- **Your objective**: Count the lines below that contain the word "points", and report only that number.

- **Raw data**:
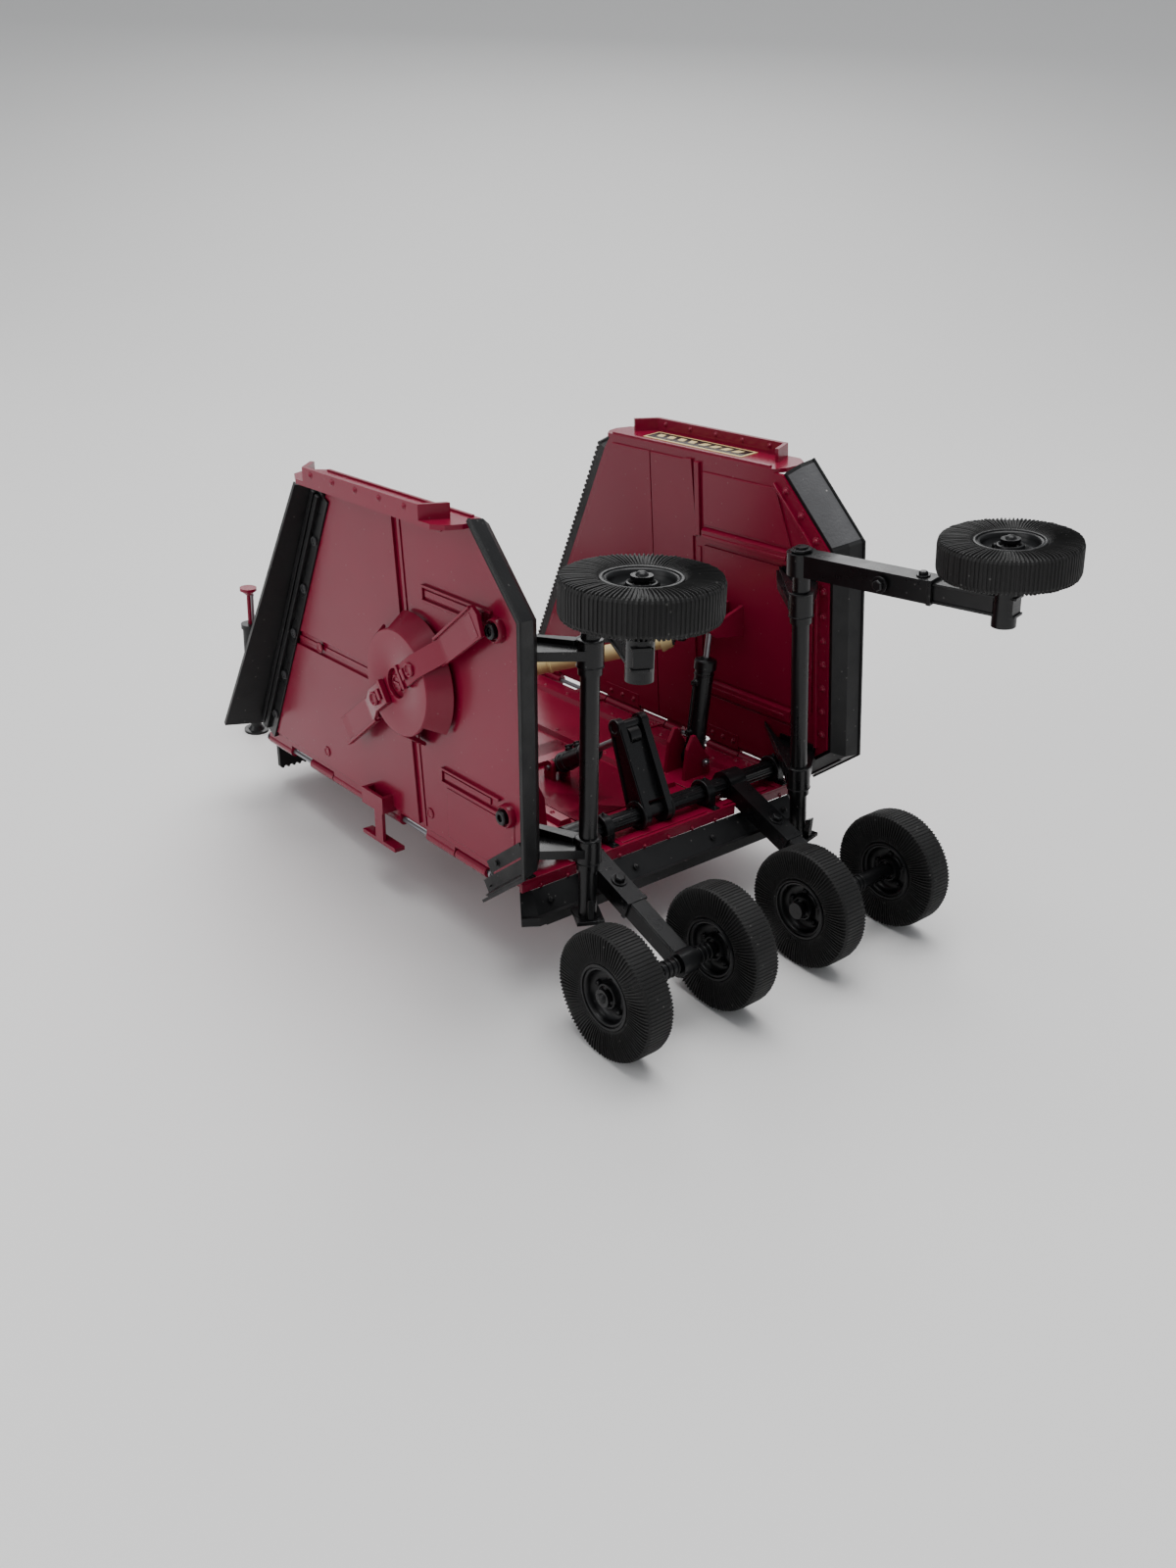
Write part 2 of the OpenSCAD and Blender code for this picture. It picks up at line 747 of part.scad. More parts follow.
module wheel_arm(side) {
    half = 3;
    bar = 2.1;
    length = arm_len(side);
    sleeve = length - 19;
    stub_to = wheel_v(side) + tyre_w / 2 - 0.6;
    at = arm_v(side);
    color(BLACK) down_wing_arm(side) difference() {
        union() {
            rod_x(4, at - half, at + half);
            box([at - half, -sleeve, -half], [at + half, 0, half]);
            box([at - bar, -length - 3, -bar], [at + bar, -sleeve + 1, bar]);
            translate([0, -length, 0]) {
                rod_x(3, at - half - 2.4, at + half + 0.6);
                rod_x(axle_r, at, stub_to);
                rod_x(2.3, stub_to, stub_to + 0.8);
            }
            translate([at, -length * 0.45, 0]) cylinder(r = 1.6, h = half + 1);
        }
        rod_x(1.7, at - half - 1, at + half + 1);
    }
}

module at_wing_wheel(side) {
    down_wing_arm(side) translate([wheel_v(side), -arm_len(side), 0]) children();
}

// ---------- fold cylinders and drivelines ----------

function fold_foot() = [fold_base_x, fold_u, fold_base_w];
function fold_eye(side) = wing_to_deck([fold_lug_v, fold_u, fold_lug_w], fold(side));
function fold_len(side) = norm(fold_eye(side) - fold_foot());
function drive_tip(side) = wing_to_deck(drive_end, fold(side));
function drive_len(side) = norm(drive_tip(side) - drive_hub);

module fold_line(side) {
    in_deck() on_side(side) along(fold_foot(), fold_eye(side)) children();
}

module fold_barrel(side) {
    color(BLACK) fold_line(side) cylinder_barrel(2.9, 0.9, fold_barrel_len, 2.4, 2 * fin_gap - 2.2);
}

module fold_rod(side) {
    color(SILVER) fold_line(side) cylinder_rod(0.9, 6, fold_len(side), 1.8, 3.6, 0.7);
}

// Where a driveline's outer joint is with its wing flat, and the axis the driveline swings about
drive_flat = wing_to_deck(drive_end, 0);
function drive_swing(side) = unit(cross(drive_tip(side) - drive_hub, drive_flat - drive_hub));

module drive_line(side) {
    in_deck() on_side(side) along(drive_hub, drive_tip(side)) children();
}

// Cross pin and yoke of a driveline's inner joint, on the axis it swings about
module driveline_yoke(side) {
    pin_r = 0.6;
    ear_r = 1.1;
    inner = 1.2;
    outer = 2;
    arm_at = 1.6;
    arm_r = 0.65;
    swing = drive_swing(side);
    reach = unit(drive_tip(side) - drive_hub) * 3.6;
    in_deck() on_side(side) translate(drive_hub) {
        along(-outer * swing, outer * swing) cylinder(r = pin_r, h = 2 * outer);
        for (s = [-1, 1]) {
            near = s > 0 ? inner : -outer;
            along(near * swing, (near + 0.1) * swing) cylinder(r = ear_r, h = outer - inner);
            along(s * arm_at * swing, s * arm_at * swing + reach) cylinder(r = arm_r, h = norm(reach));
        }
    }
}

module driveline_tube(side) {
    color(CREAM) driveline_yoke(side);
    color(CREAM) drive_line(side) difference() {
        union() {
            translate([0, 0, 3]) cylinder(r1 = 2.4, r2 = 3.2, h = 3);
            translate([0, 0, 6 - bite]) cylinder(r = 2.6, h = drive_tube_len - 6);
        }
        translate([0, 0, 4]) cylinder(r = 1.95 + running, h = drive_tube_len);
    }
}

module driveline_shaft(side) {
    tip = drive_len(side) - 1.6;
    collar = 3.4;
    color(CREAM) drive_line(side) {
        translate([0, 0, tip - drive_shaft_len]) cylinder(r = 1.95, h = drive_shaft_len - collar + bite);
        translate([0, 0, tip - collar]) cylinder(r1 = 3, r2 = 2, h = collar);
    }
}

// ---------- tongue, hitch and jack, in the ground frame ----------

pivot = deck_to_ground([0, tongue_pivot[0], tongue_pivot[1]]);
beam_z = pivot[2];

module beam(a, b, half_w, half_h) {
    d = b - a;
    translate([a[0], a[1], beam_z]) rotate([0, 0, atan2(d[1], d[0])])
        box([0, -half_w, -half_h], [norm(d), half_w, half_h]);
}

module tongue_frame() {
    cross_y = 196;
    spread = (hitch_y - 8 - cross_y) / (hitch_y - 8 - pivot[1] - 3);
    cross_x = tongue_x * spread + 1;
    color(RED) in_ground() difference() {
        union() {
            for (s = [LEFT, RIGHT]) on_side(s) {
                beam([tongue_x, pivot[1] + 3], [1, hitch_y - 8], 1.9, 2.2);
                translate([tongue_x, pivot[1], beam_z]) rod_x(2.3, -2.3, 2.3);
                box([tongue_x - 2.1, pivot[1], beam_z - 2.1], [tongue_x + 2.1, pivot[1] + 5, beam_z + 2.1]);
            }
            beam([-cross_x, cross_y], [cross_x, cross_y], 1.8, 2.1);
            beam([jack_x + 5.4, jack_y], [-19, jack_y], 1.5, 2);
            box([-3.4, hitch_y - 14, beam_z - 2.6], [3.4, hitch_y - 4, beam_z + 2.6]);
            translate([0, hitch_y, beam_z]) {
                rod_y(1.9, -6, -3.7);
                rod_y(1.1, -4, -1.8);
            }
        }
        for (s = [LEFT, RIGHT])
            translate([s * tongue_x, pivot[1], beam_z]) rod_x(hinge_pin_r + running, -4, 4);
    }
}

module hitch_clevis() {
    ear_t = 1.6;
    gap = 1.7;
    color(RED) difference() {
        union() {
            for (z = [-gap - ear_t, gap]) translate([0, 0, z]) linear_extrude(ear_t) union() {
                circle(r = 3.4);
                translate([-3.4, -2.8]) square([6.8, 2.8]);
            }
            box([-3.4, -2.9, -gap - ear_t], [3.4, -1.9, gap + ear_t]);
        }
        translate([0, 0, -5]) cylinder(r = hitch_bore_r, h = 10);
        rod_y(1.1 + running, -4, -1.8);
    }
}

module jack_tube() {
    color(BLACK) in_ground() translate([jack_x, jack_y, 0]) difference() {
        union() {
            translate([0, 0, 15]) cylinder(r = 2.6, h = 25);
            translate([0, 0, 38.6]) cylinder(r = 3.1, h = 1.6);
            translate([0, 0, beam_z - 3]) cylinder(r = 3.6, h = 6);
            translate([3, 0, beam_z]) rod_x(1.8, 0, 2.4);
        }
        translate([0, 0, 14]) cylinder(r = 1.9 + running, h = 24);
        translate([0, 0, 30]) cylinder(r = 0.7 + running, h = 12);
    }
}

module jack_leg() {
    color(SILVER) in_ground() translate([jack_x, jack_y, 0]) difference() {
        union() {
            cylinder(r = 4.2, h = 0.9);
            translate([0, 0, 0.9 - bite]) cylinder(r1 = 3, r2 = 1.9, h = 1.6);
            translate([0, 0, 2]) cylinder(r = 1.9, h = 24);
        }
        translate([0, 0, 12]) cylinder(r = 0.7 + running, h = 20);
    }
}

module jack_screw() {
    color(RED) in_ground() translate([jack_x, jack_y, 0]) {
        translate([0, 0, 22]) cylinder(r = 0.7, h = 30);
        translate([0, 0, 50.4]) cylinder(r1 = 0.9, r2 = 2.7, h = 1.8);
        translate([0, 0, 52]) cylinder(r = 2.8, h = 1);
    }
}

// ---------- nodes ----------

centre_deck();
deck_braces();
centre_rear_deflector();
centre_chain_guard();
silver_pins();
shaft_bearings();
gearboxes();
centre_blade_pan();
centre_blades();
centre_lift_shaft();
lever_mast();
axle_arms();
ground_axles();
at_ground_wheel(-outer_wheel_x) tyre();  // tyre_outer_left
at_ground_wheel(-outer_wheel_x) rim();  // rim_outer_left
at_ground_wheel(-inner_wheel_x) tyre();  // tyre_inner_left
at_ground_wheel(-inner_wheel_x) rim();  // rim_inner_left
at_ground_wheel(inner_wheel_x) tyre();  // tyre_inner_right
at_ground_wheel(inner_wheel_x) rim();  // rim_inner_right
at_ground_wheel(outer_wheel_x) tyre();  // tyre_outer_right
at_ground_wheel(outer_wheel_x) rim();  // rim_outer_right
lift_cylinder_barrel();
lift_cylinder_rod();
wing_deck(LEFT);  // left_wing_deck
wing_skirt(LEFT);  // left_skirt
wing_rear_deflector(LEFT);  // left_rear_deflector
wing_front_guard(LEFT);  // left_front_guard
wing_gearbox(LEFT);  // left_gearbox
wing_shaft_brackets(LEFT);  // left_shaft_brackets
wing_blade_pan(LEFT);  // left_blade_pan
wing_blades(LEFT);  // left_blades
wheel_shaft(LEFT);  // left_wheel_shaft
wheel_arm(LEFT);  // left_wheel_arm
at_wing_wheel(LEFT) tyre();  // tyre_wing_left
at_wing_wheel(LEFT) rim();  // rim_wing_left
fold_barrel(LEFT);  // left_fold_barrel
fold_rod(LEFT);  // left_fold_rod
driveline_tube(LEFT);  // left_driveline_tube
driveline_shaft(LEFT);  // left_driveline_shaft
wing_deck(RIGHT);  // right_wing_deck
wing_skirt(RIGHT);  // right_skirt
wing_rear_deflector(RIGHT);  // right_rear_deflector
wing_front_guard(RIGHT);  // right_front_guard
wing_gearbox(RIGHT);  // right_gearbox
wing_shaft_brackets(RIGHT);  // right_shaft_brackets
wing_blade_pan(RIGHT);  // right_blade_pan
wing_blades(RIGHT);  // right_blades
wheel_shaft(RIGHT);  // right_wheel_shaft
wheel_arm(RIGHT);  // right_wheel_arm
at_wing_wheel(RIGHT) tyre();  // tyre_wing_right
at_wing_wheel(RIGHT) rim();  // rim_wing_right
fold_barrel(RIGHT);  // right_fold_barrel
fold_rod(RIGHT);  // right_fold_rod
driveline_tube(RIGHT);  // right_driveline_tube
driveline_shaft(RIGHT);  // right_driveline_shaft
tongue_frame();
hitch_clevis();
jack_tube();
jack_leg();
jack_screw();
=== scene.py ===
"""Looks of a die-cast scale model of a folding-wing rotary cutter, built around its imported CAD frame.

Pieces are drawn in local frames in millimetres, and placed in the row frame in metres:
deck (x, u, w) and wing (v, u, w) as in the part, with u forward and w up from the plate.
"""

import json
import math
import random

import bmesh
import bpy
from mathutils import Matrix, Vector


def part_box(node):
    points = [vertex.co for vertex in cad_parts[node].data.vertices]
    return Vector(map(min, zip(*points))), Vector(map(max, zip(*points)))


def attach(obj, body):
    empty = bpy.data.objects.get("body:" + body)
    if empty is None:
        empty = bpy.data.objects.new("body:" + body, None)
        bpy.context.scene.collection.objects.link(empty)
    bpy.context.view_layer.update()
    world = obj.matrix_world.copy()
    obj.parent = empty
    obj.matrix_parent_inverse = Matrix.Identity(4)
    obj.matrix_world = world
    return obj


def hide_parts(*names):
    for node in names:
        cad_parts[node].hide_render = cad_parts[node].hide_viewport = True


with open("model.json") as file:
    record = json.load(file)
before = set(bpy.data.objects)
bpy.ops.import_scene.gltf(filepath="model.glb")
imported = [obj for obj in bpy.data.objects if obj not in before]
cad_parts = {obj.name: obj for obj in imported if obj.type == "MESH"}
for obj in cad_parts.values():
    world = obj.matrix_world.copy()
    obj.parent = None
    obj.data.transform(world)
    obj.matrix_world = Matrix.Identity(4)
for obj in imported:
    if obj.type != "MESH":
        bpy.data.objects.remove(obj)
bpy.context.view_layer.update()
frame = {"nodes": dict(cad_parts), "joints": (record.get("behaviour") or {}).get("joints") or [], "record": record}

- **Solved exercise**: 2